This invention relates to an aluminum brazing method and a furnace conducting the method. Herein, the wording of the aluminum brazing means to braze aluminum alloys or aluminum with the same kind of materials or other kind of metals.
An aluminum brazing method has been known according to which aluminum members are brazed in an anti-oxidizing atmosphere by forced-convection heating and radiation heating. Due to the ultilization of forced-convection heating, this conventional brazing method provides relatively high heating efficiency and high productivity as compared with methods in which brazing is performed solely by radiation in a muffle furnace or the like. A problem with this conventional method, however, is that the brazing is adversely affected, for example, by the detrimental gas components (e.g., oxygen gas and steam) adsorbed on the aluminum members to be brazed (hereinafter referred to as the "work-pieces") or the detrimental gas components remaining in the gas constituting the anti-oxidizing atmosphere.

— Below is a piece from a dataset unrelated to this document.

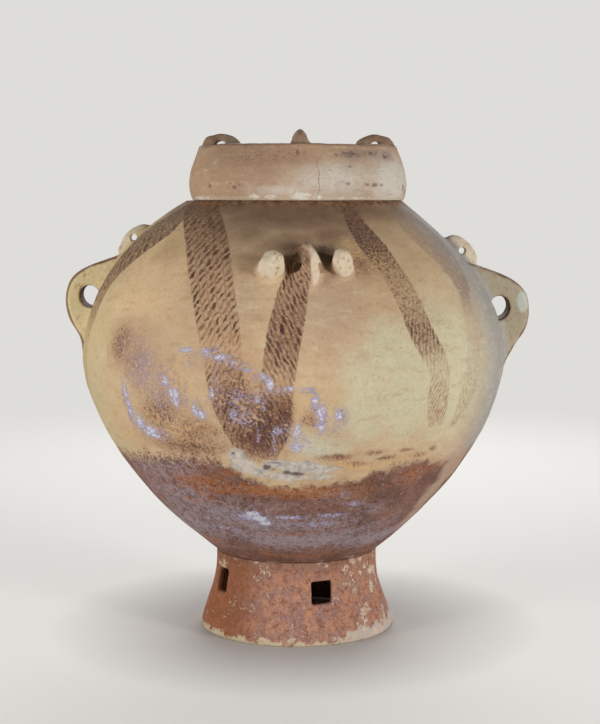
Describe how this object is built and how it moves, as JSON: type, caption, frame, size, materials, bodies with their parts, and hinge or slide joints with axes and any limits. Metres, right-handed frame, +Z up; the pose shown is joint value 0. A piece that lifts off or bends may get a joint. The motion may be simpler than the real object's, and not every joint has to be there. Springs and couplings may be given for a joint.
{
  "type": "burial jar",
  "caption": "Lidded pottery burial jar: round painted body on a windowed pedestal foot, pierced side handles, cord lugs and knobs on the shoulder, lift-off bowl lid with cord loops.",
  "frame": {"origin": "on the jar's axis, on the plane that the foot stands on", "axes": "+Z up along the jar's axis, front with the lug between two knobs towards -Y, handles on +X and -X"},
  "size_m": [0.55, 0.496, 0.586],
  "materials": {
    "red_slip": "worn red-brown slip on coarse earthenware, mauve and white salts",
    "painted_slip": "buff slip with dark brushed zigzag bands, matt and weathered",
    "lid_clay": "plain buff earthenware, matt, with filled cracks"
  },
  "bodies": {
    "jar": {"pedestal_foot": "red_slip", "lower_body": "red_slip", "upper_body": "painted_slip", "neck_collar": "painted_slip", "left_handle": "painted_slip", "right_handle": "painted_slip", "front_lug": "painted_slip", "right_lug": "painted_slip", "back_lug": "painted_slip", "left_lug": "painted_slip", "left_knob": "painted_slip", "right_knob": "painted_slip"},
    "lid": {"lid_wall": "lid_clay", "lid_top": "lid_clay", "lid_lug_front": "lid_clay", "lid_lug_right": "lid_clay", "lid_lug_back": "lid_clay", "lid_lug_left": "lid_clay"}
  },
  "joints": [
    {"name": "lid_lift", "type": "slide", "parent": "jar", "child": "lid", "axis": [0, 0, 1], "range_m": [0, 0.25]}
  ]
}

To overcome this problem, a method has been disclosed in JP-B2-57-42420 according to which the aluminum members are efficiently preheated by forced convection and radiation in the anti-oxidizing atmosphere and are then brazed mainly by radiation heating. This arrangement helps to reduce, during brazing, the anti-oxidizing atmosphere-gas flow around the sections to be brazed, thereby reducing the amount of detrimental gas components coming into contact with the sections to be brazed.
Apart from this, there has been proposed a method according to which work-pieces coated with flux are brazed in an anti-oxidizing atmosphere primarily by radiation heating and secondarily by convection heating.

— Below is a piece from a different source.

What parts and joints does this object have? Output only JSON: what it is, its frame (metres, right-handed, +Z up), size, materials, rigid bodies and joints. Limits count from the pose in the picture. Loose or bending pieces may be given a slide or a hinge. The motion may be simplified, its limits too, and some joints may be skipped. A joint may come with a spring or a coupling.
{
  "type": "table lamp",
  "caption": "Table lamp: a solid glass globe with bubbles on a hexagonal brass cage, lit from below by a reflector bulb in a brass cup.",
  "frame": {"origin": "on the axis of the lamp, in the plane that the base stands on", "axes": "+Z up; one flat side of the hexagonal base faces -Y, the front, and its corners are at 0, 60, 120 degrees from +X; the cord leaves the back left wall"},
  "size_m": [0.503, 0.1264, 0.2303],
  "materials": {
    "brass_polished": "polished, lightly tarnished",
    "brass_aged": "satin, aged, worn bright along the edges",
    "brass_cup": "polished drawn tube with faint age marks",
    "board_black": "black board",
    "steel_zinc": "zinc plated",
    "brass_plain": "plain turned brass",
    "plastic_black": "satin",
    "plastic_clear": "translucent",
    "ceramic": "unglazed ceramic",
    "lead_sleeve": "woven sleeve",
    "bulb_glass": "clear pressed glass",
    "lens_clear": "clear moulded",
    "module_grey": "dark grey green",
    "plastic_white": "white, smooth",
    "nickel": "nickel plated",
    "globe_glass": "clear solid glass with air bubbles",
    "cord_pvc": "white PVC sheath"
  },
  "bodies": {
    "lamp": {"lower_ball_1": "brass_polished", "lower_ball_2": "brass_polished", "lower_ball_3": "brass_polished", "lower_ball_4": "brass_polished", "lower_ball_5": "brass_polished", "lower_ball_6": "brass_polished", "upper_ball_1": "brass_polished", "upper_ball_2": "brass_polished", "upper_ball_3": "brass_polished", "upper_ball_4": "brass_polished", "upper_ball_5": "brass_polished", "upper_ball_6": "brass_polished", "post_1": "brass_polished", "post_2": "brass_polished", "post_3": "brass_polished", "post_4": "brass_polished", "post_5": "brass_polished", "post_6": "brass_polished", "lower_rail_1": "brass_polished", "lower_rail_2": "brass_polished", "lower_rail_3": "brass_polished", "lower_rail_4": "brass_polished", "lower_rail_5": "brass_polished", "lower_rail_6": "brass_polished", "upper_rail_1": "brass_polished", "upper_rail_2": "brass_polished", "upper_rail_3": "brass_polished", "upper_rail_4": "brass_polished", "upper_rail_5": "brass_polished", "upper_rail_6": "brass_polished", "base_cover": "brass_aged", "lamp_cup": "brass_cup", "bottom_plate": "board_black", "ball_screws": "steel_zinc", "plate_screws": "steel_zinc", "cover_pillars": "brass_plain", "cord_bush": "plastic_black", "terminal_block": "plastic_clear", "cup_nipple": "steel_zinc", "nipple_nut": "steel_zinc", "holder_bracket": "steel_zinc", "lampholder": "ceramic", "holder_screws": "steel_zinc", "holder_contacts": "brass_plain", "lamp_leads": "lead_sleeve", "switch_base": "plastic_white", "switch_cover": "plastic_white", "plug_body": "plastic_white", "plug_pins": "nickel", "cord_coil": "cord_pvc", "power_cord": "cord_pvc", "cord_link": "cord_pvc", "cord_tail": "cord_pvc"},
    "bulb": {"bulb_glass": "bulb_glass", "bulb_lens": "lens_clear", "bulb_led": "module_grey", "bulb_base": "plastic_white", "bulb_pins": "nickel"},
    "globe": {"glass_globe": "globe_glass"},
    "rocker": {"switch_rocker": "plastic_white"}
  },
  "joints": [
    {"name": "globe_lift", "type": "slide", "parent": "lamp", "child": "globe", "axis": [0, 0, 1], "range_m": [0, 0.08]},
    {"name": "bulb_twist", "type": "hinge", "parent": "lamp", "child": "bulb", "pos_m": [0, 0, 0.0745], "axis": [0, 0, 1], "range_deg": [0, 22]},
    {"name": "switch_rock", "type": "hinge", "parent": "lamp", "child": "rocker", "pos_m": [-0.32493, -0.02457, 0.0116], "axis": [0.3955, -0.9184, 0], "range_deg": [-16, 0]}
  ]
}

Both the brazing method disclosed in the publication mentioned above and the conventional method described above, in which work-pieces coated with flux are brazed in an anti-oxidizing atmosphere primarily by radiation, have the following problem: since the heating of the work-pieces is effected mainly by radiation, temperature variations may occur between work-pieces and work-piece sections depending upon the configuration and arrangement of the work-pieces. When such a temperature variation occurs, the brazing material does not flow to a sufficient degree at those positions where the requisite temperature rise is hard to effect, resulting in deterioration in brazing quality. This problem is particularly serious in a case where the work-piece has a very complicated configuration or in a case where, for the sake of high productivity, the work-pieces are arranged at high density so as to be collectively brazed.
Such a temperature variation might of course be reduced by heating the work-pieces for a longer time at the requisite brazing temperature. Such an increase in heating time, however, would lead to another problem, for example, of erosion of the aluminum members, i.e., the work-pieces, by the brazing material, resulting in a deterioration in productivity. Further, in the case of work-pieces coated with flux, heating the work-pieces for a long time leads to defective brazing due to evaporation of the flux.
The temperature variation due to radiation might also be reduced by arranging the work-pieces at reduced density. That, however, would lead to deterioration in productivity in proportion to the reduction in the arrangement density.